On May 7, 2007, the U.S. Trustee filed a Statement of Presumed Abuse under Section 704(b)(1)(A), and on May 22, 2007, filed a Motion to Dismiss (the "Motion to Dismiss") Pursuant to Section 707(b) For The Presumption' Of Abuse Or, In The Alternative, Dismiss For Abuse Pursuant to Sections 707(b)(1) and (3). In the Motion to Dismiss, the U.S. Trustee indicated that the alleged presumption of abuse under Section 707(b)(2)(A) arose in part because on the Chapter 7 Means Test Form the debtor deducted ownership costs for the Grand Caravan that were not permissible since he intended to surrender the vehicle.
On June 25, 2007; the Debtor interposed a "Response" to the Motion to Dismiss and filed an amended Form B22A (the "Amended Chapter 7 Means Test Form") that took secured debt payment deductions for the E. Second Street Residence, Grand Caravan and Dirt Bike, notwithstanding the Debtor's stated intention to surrender those assets. The Response included copies of various articles discussing the decisions of a number of Bankruptcy Courts which had determined that similar secured debt payments could be deducted on a Chapter 7 Means Test Form, even if a debtor had or intended to surrender the assets. Those cases included In re Hoerlein, 2007 Bankr.LEXIS 1043 (Bankr. S.D.Ohio Apr. 3, 2007) ("Hoerlein"), which agreed with the decision of the Bankruptcy Court in In re Sorrell, 359 B.R. 167 (Bankr.S.D.Ohio 2007) ("Sorrell"), and In re Longo, 364 B.R. 161 (Bankr.D.Conn. 2007) ("Longo"), decided in the Second Circuit.
On June 25, 2007, the U.S. Trustee interposed a "Reply" to the Debtor's Response which asserted that the secured debt payments at issue could not be deducted on the Debtor's Amended Chapter 7 Means Test Form when the Debtor had surrendered or indicated an intention to surrender the assets. The Reply included citations to various bankruptcy court decisions that were in agreement with the position of the U.S. Trustee, including In re Harris, 353 B.R. 304, 309-310 (Bankr. E.D.Okla.2006).

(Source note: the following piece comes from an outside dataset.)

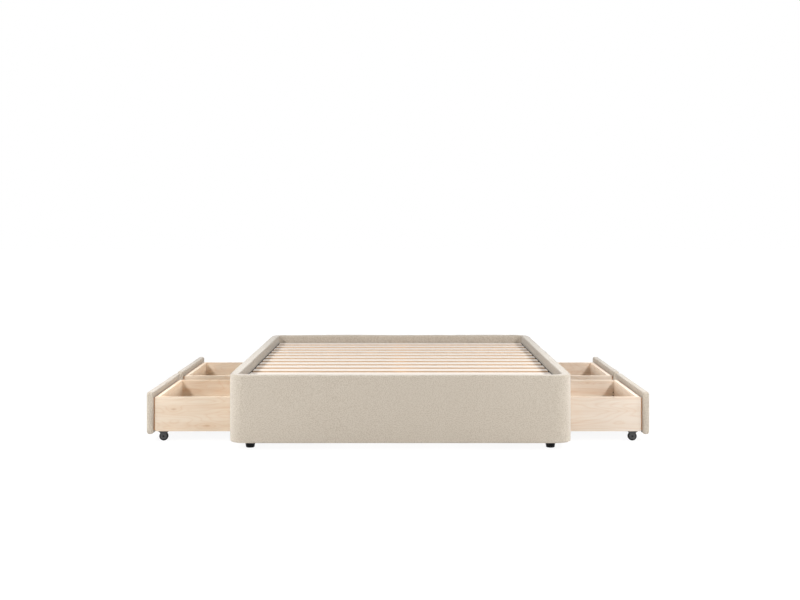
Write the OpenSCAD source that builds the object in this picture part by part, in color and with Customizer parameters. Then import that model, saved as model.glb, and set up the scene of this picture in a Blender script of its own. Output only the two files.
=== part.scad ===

*70 At the June 27, 2007 initial return date of the Motion to Dismiss, the attorney for the Debtor requested that the Court, before addressing the U.S. Trustee's other assertions, including the Section 707(b)(3) allegations, file a written decision on the issue of whether, if a debtor files a statement of intention to surrender a secured asset such as a residence or vehicle, it is still permissible for that debtor to include on Question 42 of Subpart C of the Chapter 7 Means Test Form,[1] payments contractually due on that secured debt at the date of the petition when calculating the debtor's average monthly payments on account of secured debts under Section 707(b)(2)(A)(iii)(I).[2]
DISCUSSION and CONCLUSION
This issue has been thoroughly discussed, analyzed and decided by numerous Bankruptcy Courts, including those set out in Footnote # 1 of the recent decision of Bankruptcy Judge Jeffery P. Hopkins in Hoerlein. For the reasons set forth in the majority position, as articulated in Sorrell, Hoerlein and Longo, which interprets the "scheduled as contractually due to secured creditors" language in accordance with this Court's view, and also expresses the role and function of the Chapter 7 Means Test and abuse presumption at the date of the petition in accordance with this Court's view, I find that the Debtor can deduct, as he did on the Amended Chapter 7 Means Test Form, the monthly payments contractually due to the respective secured creditors for the E. Second Street Residence, Grand Caravan and Dirt Bike.[3]
IT IS SO ORDERED.
NOTES
[1] Subpart C: Deductions for Debt Payment, reads as follows:
"Future payments on secured claims. For each of your debts that is secured by an interest in property that you own, list the name of the creditor, identify the property securing the debt, and state the Average Monthly Payment. The Average Monthly Payment is the total of all amounts contractually due to each Secured Creditor in the 60 months following the filing of the bankruptcy case, divided by 60. Mortgage debts should include payments of taxes and insurance required by the mortgage. If necessary, list additional entries on a separate page."
[2] Section 707(b)(2)(A) provides, in part, that:
(iii) The debtor's average monthly payments on account of secured debts shall be calculated as the sum of
(I) the total of all amounts scheduled as contractually due to secured creditors in each month of the 60 months following the date of the petition[.]
11 U.S.C. § 707 (2007).
[3] The facts that the Debtor no longer lived in the E. Second Street Residence at the time of his filing, and has or will be surrendering the E. Second Street Residence, Grand Caravan and Dirt Bike, are relevant to the Debtor's "financial situation" under Section 707(b)(3)(B) in connection with the U.S. Trustee's outstanding Motion to Dismiss.